## Aim of the exercise
Reproduce exactly the lines of the material beneath, from the line that contains "check and write" to the line that contains "cad_parts[node].hide_render = cad_parts[node].hide_viewport", both included, and no other lines.

## Exercise material
————

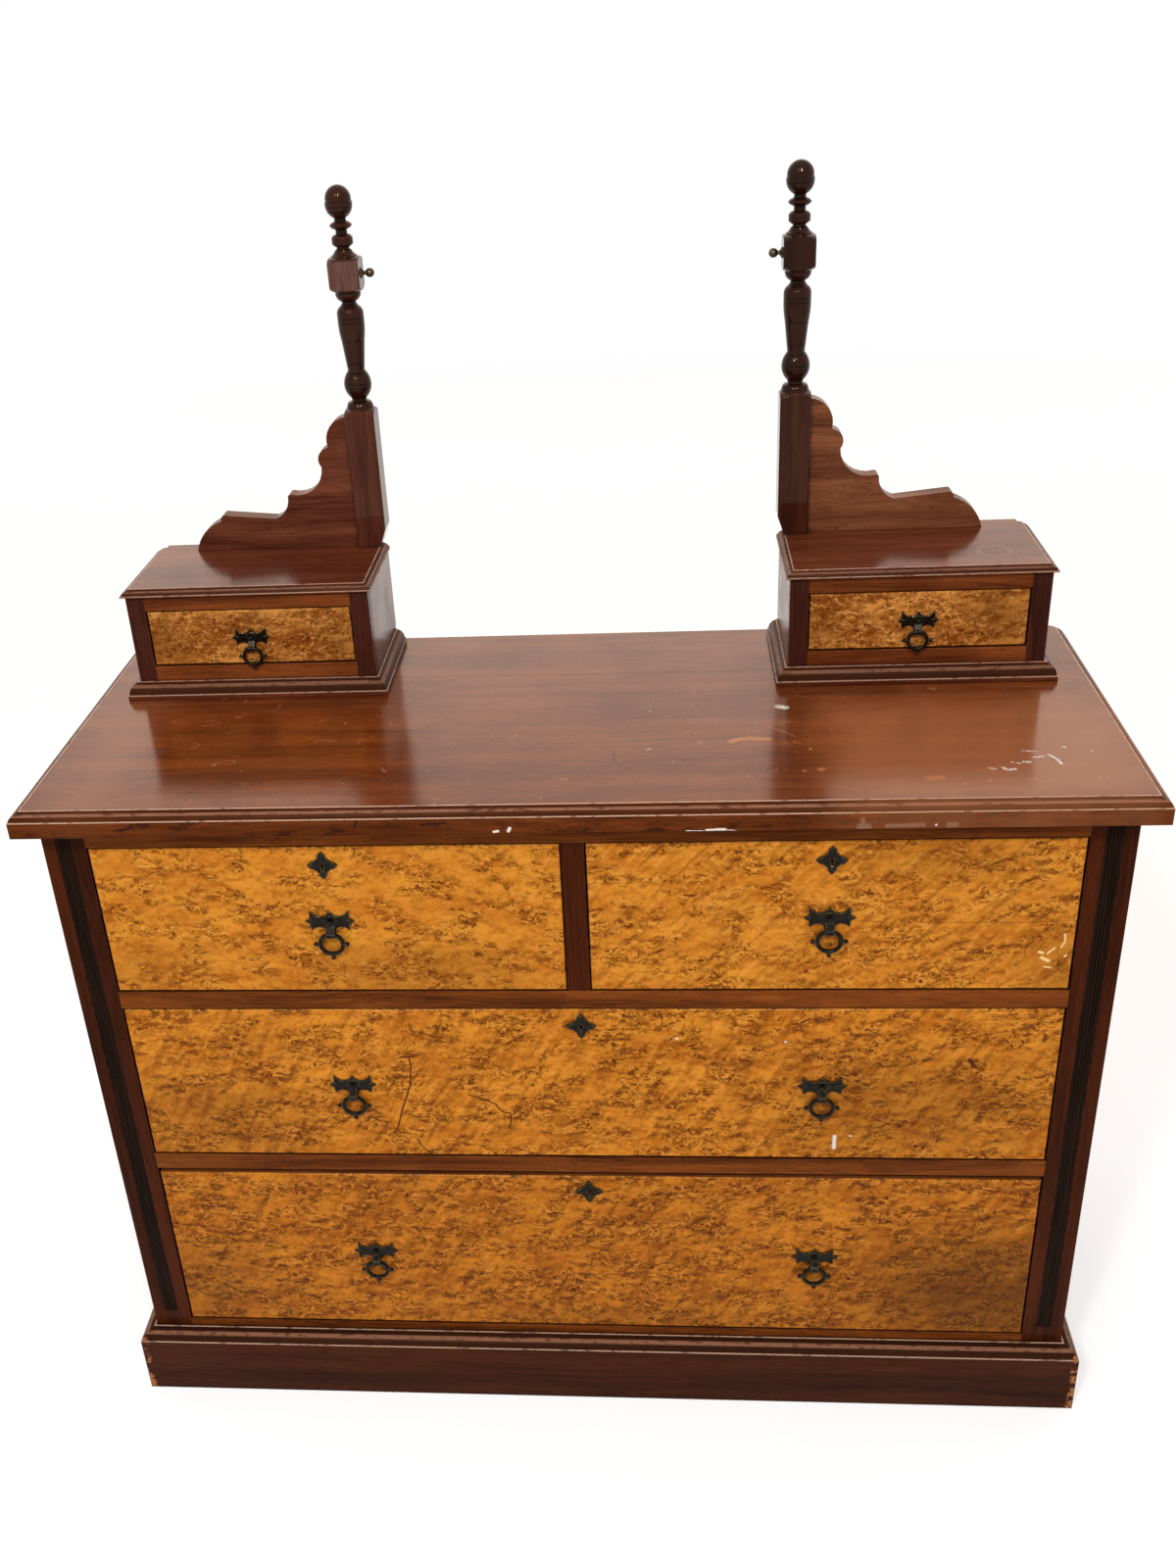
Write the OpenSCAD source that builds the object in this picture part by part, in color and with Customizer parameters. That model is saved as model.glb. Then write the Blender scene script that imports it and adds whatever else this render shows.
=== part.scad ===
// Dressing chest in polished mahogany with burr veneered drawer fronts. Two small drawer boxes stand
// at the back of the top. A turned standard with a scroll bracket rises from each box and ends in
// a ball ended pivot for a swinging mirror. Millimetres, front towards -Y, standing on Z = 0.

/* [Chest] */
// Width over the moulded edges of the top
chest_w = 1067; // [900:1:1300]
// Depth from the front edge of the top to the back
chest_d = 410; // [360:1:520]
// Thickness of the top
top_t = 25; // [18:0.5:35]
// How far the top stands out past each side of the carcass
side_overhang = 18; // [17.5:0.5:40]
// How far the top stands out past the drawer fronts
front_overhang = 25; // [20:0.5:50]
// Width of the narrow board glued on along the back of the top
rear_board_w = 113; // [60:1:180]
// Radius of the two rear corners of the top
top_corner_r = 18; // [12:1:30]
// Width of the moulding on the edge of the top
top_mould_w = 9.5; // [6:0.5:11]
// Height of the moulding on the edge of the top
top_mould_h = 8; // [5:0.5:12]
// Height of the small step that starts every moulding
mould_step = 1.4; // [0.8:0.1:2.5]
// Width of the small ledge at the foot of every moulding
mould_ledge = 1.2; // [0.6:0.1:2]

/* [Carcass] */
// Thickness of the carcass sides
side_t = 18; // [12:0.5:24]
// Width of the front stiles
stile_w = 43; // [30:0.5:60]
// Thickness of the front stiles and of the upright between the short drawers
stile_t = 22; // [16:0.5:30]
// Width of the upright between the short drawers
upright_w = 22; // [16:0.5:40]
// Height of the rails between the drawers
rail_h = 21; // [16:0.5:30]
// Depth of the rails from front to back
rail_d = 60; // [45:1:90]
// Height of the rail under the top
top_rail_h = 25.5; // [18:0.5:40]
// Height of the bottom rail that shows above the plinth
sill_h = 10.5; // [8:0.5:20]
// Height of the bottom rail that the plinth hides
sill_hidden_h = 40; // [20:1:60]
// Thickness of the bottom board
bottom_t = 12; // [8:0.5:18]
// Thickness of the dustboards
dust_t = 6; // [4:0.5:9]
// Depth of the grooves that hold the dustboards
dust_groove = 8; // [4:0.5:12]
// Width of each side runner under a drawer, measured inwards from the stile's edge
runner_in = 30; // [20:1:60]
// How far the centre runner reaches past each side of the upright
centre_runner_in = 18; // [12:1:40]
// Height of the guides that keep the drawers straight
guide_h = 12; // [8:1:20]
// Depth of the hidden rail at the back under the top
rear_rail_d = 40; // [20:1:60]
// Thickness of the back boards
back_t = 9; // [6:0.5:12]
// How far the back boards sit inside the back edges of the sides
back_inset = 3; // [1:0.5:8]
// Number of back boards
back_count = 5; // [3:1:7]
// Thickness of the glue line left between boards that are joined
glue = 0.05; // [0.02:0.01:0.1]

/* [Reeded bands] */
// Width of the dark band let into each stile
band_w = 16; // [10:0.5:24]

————

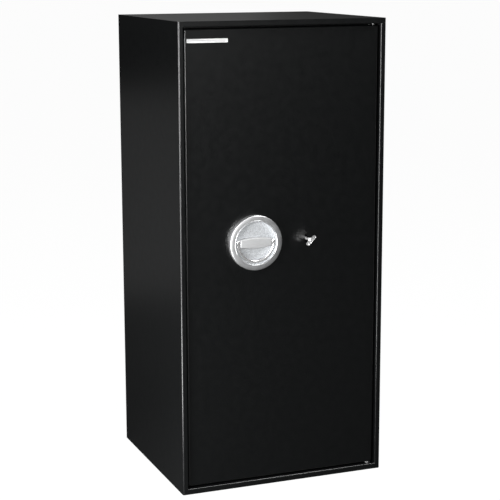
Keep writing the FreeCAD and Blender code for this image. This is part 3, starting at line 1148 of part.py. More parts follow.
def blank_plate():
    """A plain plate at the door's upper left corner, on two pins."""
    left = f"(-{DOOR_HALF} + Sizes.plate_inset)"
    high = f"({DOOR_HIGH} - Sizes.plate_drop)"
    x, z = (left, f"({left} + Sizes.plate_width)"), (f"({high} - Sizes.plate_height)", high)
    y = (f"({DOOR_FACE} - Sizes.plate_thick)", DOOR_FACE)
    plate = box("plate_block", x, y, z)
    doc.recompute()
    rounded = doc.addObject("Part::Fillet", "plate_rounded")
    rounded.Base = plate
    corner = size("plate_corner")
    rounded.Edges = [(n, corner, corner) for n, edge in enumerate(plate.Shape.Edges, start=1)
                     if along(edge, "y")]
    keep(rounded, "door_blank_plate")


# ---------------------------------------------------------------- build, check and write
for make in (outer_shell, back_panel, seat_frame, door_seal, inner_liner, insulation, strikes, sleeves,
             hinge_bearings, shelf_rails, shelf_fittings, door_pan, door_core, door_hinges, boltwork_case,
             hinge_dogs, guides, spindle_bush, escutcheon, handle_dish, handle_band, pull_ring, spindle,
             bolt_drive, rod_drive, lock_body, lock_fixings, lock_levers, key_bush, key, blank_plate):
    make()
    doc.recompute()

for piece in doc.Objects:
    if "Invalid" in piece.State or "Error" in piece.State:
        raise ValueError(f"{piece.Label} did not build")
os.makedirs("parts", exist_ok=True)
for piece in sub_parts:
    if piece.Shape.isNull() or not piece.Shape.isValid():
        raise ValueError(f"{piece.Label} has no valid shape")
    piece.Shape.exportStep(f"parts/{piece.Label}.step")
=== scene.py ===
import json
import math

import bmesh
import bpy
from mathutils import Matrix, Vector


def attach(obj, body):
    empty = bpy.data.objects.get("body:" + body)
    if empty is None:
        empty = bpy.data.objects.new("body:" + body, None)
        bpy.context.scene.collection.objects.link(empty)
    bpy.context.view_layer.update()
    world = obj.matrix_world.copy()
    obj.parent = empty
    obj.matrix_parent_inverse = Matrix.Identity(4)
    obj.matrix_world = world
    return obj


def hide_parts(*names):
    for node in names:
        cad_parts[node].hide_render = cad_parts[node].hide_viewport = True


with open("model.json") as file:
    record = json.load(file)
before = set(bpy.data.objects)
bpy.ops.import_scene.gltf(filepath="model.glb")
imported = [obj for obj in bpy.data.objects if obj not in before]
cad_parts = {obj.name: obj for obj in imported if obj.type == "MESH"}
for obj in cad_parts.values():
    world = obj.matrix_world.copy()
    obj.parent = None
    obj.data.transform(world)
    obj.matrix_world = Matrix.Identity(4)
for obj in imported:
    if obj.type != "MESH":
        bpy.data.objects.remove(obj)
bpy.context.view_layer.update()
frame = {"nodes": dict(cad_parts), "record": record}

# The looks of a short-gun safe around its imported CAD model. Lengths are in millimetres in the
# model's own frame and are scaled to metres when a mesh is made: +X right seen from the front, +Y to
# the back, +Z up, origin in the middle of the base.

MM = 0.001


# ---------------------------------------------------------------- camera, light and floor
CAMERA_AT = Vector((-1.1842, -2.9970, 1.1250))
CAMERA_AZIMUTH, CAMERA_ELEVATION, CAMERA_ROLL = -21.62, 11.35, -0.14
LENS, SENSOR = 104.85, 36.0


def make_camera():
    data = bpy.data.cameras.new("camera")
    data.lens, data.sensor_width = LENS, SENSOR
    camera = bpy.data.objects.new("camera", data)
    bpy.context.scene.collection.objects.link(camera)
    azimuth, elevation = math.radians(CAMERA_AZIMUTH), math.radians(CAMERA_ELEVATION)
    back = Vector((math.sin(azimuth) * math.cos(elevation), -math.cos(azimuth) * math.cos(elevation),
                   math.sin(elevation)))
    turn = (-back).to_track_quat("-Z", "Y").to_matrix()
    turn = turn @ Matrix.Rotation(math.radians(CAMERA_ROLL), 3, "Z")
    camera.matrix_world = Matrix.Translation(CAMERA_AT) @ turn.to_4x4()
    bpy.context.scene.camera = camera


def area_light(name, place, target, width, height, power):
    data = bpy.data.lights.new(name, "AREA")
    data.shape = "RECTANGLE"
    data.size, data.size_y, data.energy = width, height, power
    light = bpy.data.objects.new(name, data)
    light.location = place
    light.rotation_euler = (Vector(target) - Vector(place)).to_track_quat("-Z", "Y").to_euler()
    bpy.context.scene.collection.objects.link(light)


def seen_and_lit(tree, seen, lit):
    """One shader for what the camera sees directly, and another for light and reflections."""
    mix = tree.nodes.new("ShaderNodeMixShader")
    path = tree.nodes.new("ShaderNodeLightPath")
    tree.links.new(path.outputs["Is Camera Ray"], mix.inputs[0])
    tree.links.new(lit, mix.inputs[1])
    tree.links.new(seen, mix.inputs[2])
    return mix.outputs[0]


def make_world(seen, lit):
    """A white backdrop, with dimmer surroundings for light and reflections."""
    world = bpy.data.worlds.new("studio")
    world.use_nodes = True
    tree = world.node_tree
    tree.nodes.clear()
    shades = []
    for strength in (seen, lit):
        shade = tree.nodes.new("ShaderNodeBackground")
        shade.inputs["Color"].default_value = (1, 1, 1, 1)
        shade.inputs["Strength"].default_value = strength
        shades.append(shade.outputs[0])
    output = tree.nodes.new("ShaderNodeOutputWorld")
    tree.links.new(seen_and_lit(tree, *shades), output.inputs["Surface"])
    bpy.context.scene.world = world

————

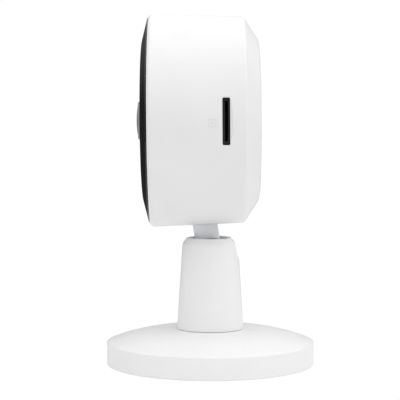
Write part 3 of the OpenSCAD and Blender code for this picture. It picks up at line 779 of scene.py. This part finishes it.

————

## Exercise response
# ---------------------------------------------------------------- build, check and write
for make in (outer_shell, back_panel, seat_frame, door_seal, inner_liner, insulation, strikes, sleeves,
             hinge_bearings, shelf_rails, shelf_fittings, door_pan, door_core, door_hinges, boltwork_case,
             hinge_dogs, guides, spindle_bush, escutcheon, handle_dish, handle_band, pull_ring, spindle,
             bolt_drive, rod_drive, lock_body, lock_fixings, lock_levers, key_bush, key, blank_plate):
    make()
    doc.recompute()

for piece in doc.Objects:
    if "Invalid" in piece.State or "Error" in piece.State:
        raise ValueError(f"{piece.Label} did not build")
os.makedirs("parts", exist_ok=True)
for piece in sub_parts:
    if piece.Shape.isNull() or not piece.Shape.isValid():
        raise ValueError(f"{piece.Label} has no valid shape")
    piece.Shape.exportStep(f"parts/{piece.Label}.step")
=== scene.py ===
import json
import math

import bmesh
import bpy
from mathutils import Matrix, Vector


def attach(obj, body):
    empty = bpy.data.objects.get("body:" + body)
    if empty is None:
        empty = bpy.data.objects.new("body:" + body, None)
        bpy.context.scene.collection.objects.link(empty)
    bpy.context.view_layer.update()
    world = obj.matrix_world.copy()
    obj.parent = empty
    obj.matrix_parent_inverse = Matrix.Identity(4)
    obj.matrix_world = world
    return obj


def hide_parts(*names):
    for node in names:
        cad_parts[node].hide_render = cad_parts[node].hide_viewport = True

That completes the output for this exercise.